Records to process
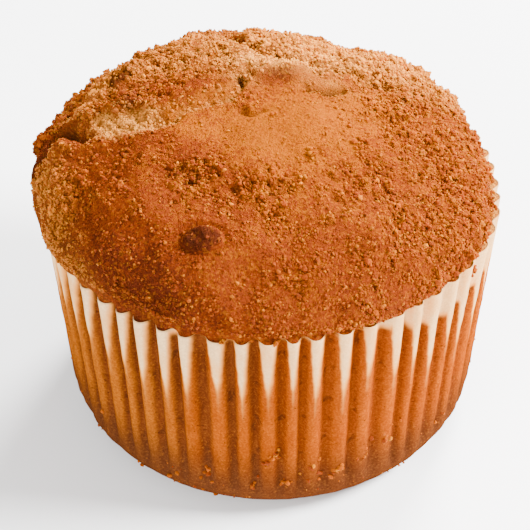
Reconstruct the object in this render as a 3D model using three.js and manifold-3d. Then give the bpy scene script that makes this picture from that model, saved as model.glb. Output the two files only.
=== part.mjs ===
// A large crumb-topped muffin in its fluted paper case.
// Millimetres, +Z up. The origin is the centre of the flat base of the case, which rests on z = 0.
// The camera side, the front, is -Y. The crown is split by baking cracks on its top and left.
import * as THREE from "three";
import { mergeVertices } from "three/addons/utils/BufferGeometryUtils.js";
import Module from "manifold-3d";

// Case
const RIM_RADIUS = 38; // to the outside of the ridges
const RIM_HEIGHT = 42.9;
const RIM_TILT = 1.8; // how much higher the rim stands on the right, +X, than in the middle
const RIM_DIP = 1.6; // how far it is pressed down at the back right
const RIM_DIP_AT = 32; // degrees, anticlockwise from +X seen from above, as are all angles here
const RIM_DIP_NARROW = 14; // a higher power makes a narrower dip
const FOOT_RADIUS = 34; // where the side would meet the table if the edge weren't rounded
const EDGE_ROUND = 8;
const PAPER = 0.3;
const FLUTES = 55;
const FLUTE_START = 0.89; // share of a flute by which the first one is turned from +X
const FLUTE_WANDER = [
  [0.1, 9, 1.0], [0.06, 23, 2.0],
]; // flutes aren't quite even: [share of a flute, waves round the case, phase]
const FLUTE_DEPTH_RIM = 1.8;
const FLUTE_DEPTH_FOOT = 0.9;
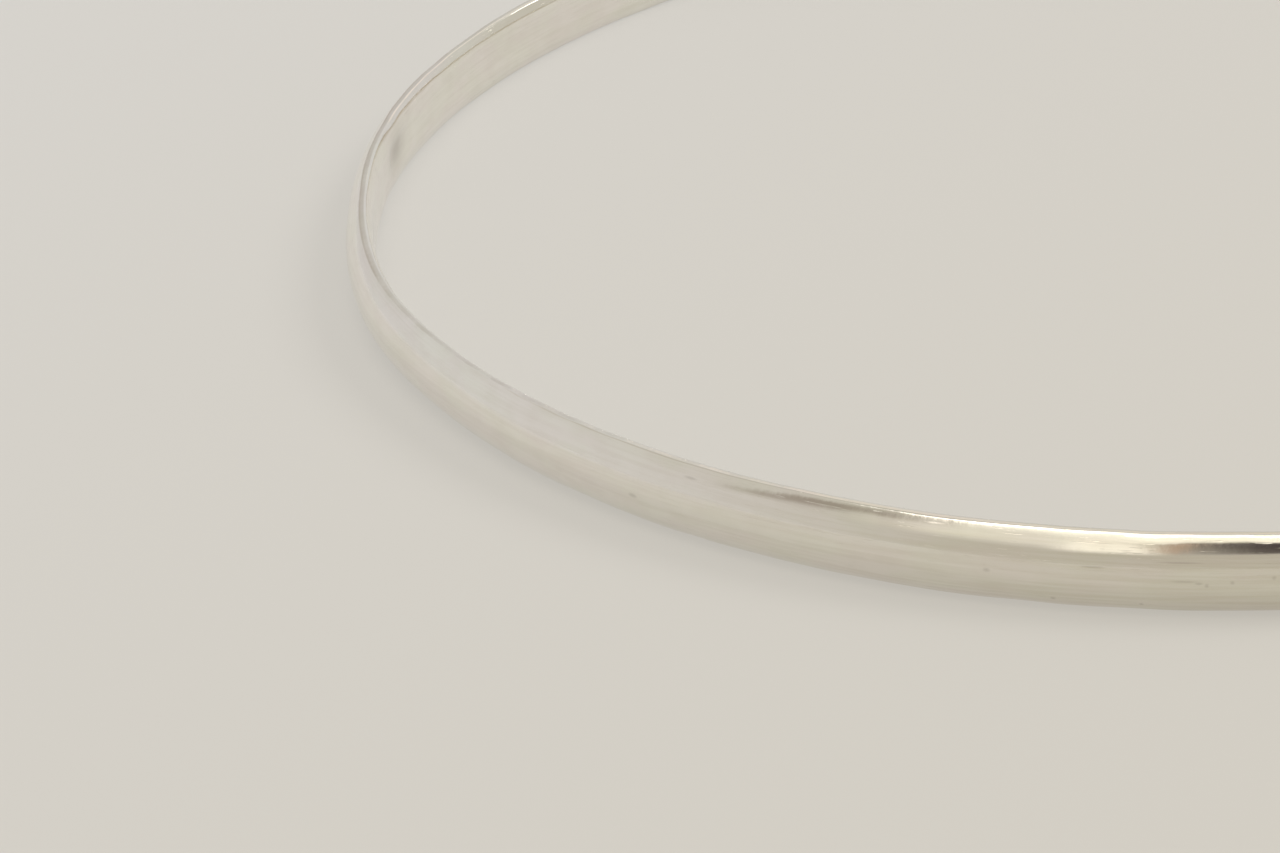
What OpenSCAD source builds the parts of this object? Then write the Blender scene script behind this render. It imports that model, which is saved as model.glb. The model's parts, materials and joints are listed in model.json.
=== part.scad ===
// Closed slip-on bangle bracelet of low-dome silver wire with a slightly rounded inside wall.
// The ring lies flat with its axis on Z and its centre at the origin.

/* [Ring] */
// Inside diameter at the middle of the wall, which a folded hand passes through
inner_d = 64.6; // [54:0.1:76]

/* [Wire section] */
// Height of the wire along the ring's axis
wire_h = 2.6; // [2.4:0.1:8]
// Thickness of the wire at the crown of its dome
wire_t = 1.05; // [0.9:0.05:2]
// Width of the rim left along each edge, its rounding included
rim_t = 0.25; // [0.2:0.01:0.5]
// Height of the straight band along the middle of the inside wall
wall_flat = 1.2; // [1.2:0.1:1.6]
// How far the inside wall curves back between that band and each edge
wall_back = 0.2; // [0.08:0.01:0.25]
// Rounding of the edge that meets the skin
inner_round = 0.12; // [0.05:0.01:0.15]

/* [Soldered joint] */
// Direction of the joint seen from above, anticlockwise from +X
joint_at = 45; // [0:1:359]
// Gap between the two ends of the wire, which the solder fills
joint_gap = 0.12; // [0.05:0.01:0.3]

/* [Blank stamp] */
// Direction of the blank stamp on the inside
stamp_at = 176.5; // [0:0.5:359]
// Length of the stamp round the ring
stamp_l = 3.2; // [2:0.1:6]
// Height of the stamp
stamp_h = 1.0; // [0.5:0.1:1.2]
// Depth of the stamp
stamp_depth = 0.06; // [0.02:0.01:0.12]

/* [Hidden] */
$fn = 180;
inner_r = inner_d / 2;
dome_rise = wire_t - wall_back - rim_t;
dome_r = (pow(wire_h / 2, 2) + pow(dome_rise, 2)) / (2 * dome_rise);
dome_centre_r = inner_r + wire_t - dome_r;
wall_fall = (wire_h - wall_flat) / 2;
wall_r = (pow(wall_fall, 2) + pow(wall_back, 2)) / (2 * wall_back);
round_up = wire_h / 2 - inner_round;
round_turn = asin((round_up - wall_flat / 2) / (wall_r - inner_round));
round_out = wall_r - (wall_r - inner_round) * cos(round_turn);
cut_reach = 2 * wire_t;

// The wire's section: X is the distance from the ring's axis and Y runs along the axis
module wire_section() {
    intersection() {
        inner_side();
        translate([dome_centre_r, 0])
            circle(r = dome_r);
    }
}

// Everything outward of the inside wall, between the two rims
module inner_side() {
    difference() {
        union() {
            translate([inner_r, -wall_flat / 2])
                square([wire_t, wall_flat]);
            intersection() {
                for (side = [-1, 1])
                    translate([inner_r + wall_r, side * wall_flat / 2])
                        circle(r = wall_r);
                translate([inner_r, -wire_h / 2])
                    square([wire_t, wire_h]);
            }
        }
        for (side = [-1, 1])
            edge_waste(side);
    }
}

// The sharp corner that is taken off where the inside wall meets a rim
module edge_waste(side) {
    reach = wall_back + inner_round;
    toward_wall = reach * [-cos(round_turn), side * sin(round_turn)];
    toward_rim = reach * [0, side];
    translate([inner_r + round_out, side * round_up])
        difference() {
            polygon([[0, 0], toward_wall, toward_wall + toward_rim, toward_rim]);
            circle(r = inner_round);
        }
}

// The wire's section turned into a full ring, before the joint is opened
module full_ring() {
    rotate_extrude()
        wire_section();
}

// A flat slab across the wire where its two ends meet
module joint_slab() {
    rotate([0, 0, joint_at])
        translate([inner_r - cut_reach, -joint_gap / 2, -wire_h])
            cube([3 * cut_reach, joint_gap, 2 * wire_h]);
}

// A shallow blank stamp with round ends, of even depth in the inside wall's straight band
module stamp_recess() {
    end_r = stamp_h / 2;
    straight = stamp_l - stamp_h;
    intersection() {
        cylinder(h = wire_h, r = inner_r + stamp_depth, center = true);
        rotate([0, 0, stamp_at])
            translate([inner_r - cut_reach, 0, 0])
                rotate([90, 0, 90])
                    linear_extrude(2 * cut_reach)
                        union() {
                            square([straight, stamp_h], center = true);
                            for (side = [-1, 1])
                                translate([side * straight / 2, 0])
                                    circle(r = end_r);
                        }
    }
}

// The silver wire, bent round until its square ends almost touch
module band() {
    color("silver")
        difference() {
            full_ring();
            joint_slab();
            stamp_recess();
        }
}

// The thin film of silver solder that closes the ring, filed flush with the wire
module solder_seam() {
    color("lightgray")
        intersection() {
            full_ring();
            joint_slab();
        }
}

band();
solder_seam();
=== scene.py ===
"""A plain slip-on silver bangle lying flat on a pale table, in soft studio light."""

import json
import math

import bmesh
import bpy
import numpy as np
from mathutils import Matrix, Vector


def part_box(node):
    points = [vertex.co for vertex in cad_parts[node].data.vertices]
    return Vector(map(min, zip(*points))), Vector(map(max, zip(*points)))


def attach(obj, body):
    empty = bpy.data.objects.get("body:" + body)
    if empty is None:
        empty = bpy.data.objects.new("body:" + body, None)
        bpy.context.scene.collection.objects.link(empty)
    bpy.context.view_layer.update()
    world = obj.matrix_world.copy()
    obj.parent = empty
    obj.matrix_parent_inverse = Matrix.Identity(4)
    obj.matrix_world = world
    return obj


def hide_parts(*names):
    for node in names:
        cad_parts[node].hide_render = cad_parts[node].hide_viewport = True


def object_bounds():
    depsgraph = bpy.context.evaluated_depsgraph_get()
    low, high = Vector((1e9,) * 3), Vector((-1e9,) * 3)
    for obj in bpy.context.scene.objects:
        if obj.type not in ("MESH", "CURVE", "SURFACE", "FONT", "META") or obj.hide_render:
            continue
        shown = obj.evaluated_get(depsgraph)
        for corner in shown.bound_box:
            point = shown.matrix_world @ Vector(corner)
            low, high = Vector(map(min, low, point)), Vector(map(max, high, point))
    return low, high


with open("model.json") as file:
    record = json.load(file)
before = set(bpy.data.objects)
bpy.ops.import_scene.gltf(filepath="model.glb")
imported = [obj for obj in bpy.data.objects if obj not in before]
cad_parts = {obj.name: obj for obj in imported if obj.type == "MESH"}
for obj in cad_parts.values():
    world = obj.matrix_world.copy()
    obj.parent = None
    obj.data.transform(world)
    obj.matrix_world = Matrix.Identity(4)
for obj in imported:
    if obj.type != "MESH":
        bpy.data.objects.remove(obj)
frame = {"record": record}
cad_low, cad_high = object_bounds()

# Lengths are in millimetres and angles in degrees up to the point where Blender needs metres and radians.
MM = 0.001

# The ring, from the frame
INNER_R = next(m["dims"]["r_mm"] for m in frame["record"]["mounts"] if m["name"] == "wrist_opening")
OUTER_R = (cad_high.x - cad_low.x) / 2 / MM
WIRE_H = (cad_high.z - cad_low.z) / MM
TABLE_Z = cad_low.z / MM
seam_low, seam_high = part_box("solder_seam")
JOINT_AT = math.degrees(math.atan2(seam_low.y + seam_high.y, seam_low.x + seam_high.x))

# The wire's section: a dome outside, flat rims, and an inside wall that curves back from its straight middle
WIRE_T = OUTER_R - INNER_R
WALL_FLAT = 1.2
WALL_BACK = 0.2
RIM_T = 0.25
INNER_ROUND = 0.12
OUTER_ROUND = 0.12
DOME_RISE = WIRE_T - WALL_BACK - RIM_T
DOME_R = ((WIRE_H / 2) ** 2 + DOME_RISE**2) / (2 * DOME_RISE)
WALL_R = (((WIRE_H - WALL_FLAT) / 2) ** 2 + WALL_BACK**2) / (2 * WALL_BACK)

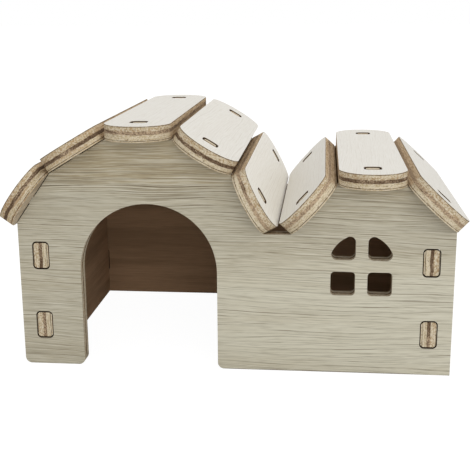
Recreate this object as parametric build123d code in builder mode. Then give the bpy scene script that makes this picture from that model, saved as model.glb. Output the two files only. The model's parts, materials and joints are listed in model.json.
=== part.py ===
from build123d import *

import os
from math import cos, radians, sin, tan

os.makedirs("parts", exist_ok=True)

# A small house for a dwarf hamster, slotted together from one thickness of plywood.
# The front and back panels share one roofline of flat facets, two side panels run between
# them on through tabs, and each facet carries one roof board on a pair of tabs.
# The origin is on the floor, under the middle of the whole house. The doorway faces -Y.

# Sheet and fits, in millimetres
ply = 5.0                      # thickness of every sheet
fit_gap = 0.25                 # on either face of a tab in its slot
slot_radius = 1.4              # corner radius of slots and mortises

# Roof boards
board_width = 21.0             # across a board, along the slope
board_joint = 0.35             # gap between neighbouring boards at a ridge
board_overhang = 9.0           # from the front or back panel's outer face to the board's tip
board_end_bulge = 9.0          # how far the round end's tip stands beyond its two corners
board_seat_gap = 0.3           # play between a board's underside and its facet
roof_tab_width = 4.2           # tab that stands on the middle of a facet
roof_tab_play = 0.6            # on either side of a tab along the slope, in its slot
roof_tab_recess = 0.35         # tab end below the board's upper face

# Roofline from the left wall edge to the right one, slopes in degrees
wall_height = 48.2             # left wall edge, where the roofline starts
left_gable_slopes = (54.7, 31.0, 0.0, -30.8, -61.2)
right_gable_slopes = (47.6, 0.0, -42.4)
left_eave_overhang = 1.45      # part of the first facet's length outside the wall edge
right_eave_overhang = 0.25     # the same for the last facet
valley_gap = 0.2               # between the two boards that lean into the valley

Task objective
Look above for the line containing "with the wire". Output from there through the line containing "Vector(map(max, high, point))", exactly and inclusively.

Response
// The thin film of silver solder that closes the ring, filed flush with the wire
module solder_seam() {
    color("lightgray")
        intersection() {
            full_ring();
            joint_slab();
        }
}

band();
solder_seam();
=== scene.py ===
"""A plain slip-on silver bangle lying flat on a pale table, in soft studio light."""

import json
import math

import bmesh
import bpy
import numpy as np
from mathutils import Matrix, Vector


def part_box(node):
    points = [vertex.co for vertex in cad_parts[node].data.vertices]
    return Vector(map(min, zip(*points))), Vector(map(max, zip(*points)))


def attach(obj, body):
    empty = bpy.data.objects.get("body:" + body)
    if empty is None:
        empty = bpy.data.objects.new("body:" + body, None)
        bpy.context.scene.collection.objects.link(empty)
    bpy.context.view_layer.update()
    world = obj.matrix_world.copy()
    obj.parent = empty
    obj.matrix_parent_inverse = Matrix.Identity(4)
    obj.matrix_world = world
    return obj


def hide_parts(*names):
    for node in names:
        cad_parts[node].hide_render = cad_parts[node].hide_viewport = True


def object_bounds():
    depsgraph = bpy.context.evaluated_depsgraph_get()
    low, high = Vector((1e9,) * 3), Vector((-1e9,) * 3)
    for obj in bpy.context.scene.objects:
        if obj.type not in ("MESH", "CURVE", "SURFACE", "FONT", "META") or obj.hide_render:
            continue
        shown = obj.evaluated_get(depsgraph)
        for corner in shown.bound_box:
            point = shown.matrix_world @ Vector(corner)
            low, high = Vector(map(min, low, point)), Vector(map(max, high, point))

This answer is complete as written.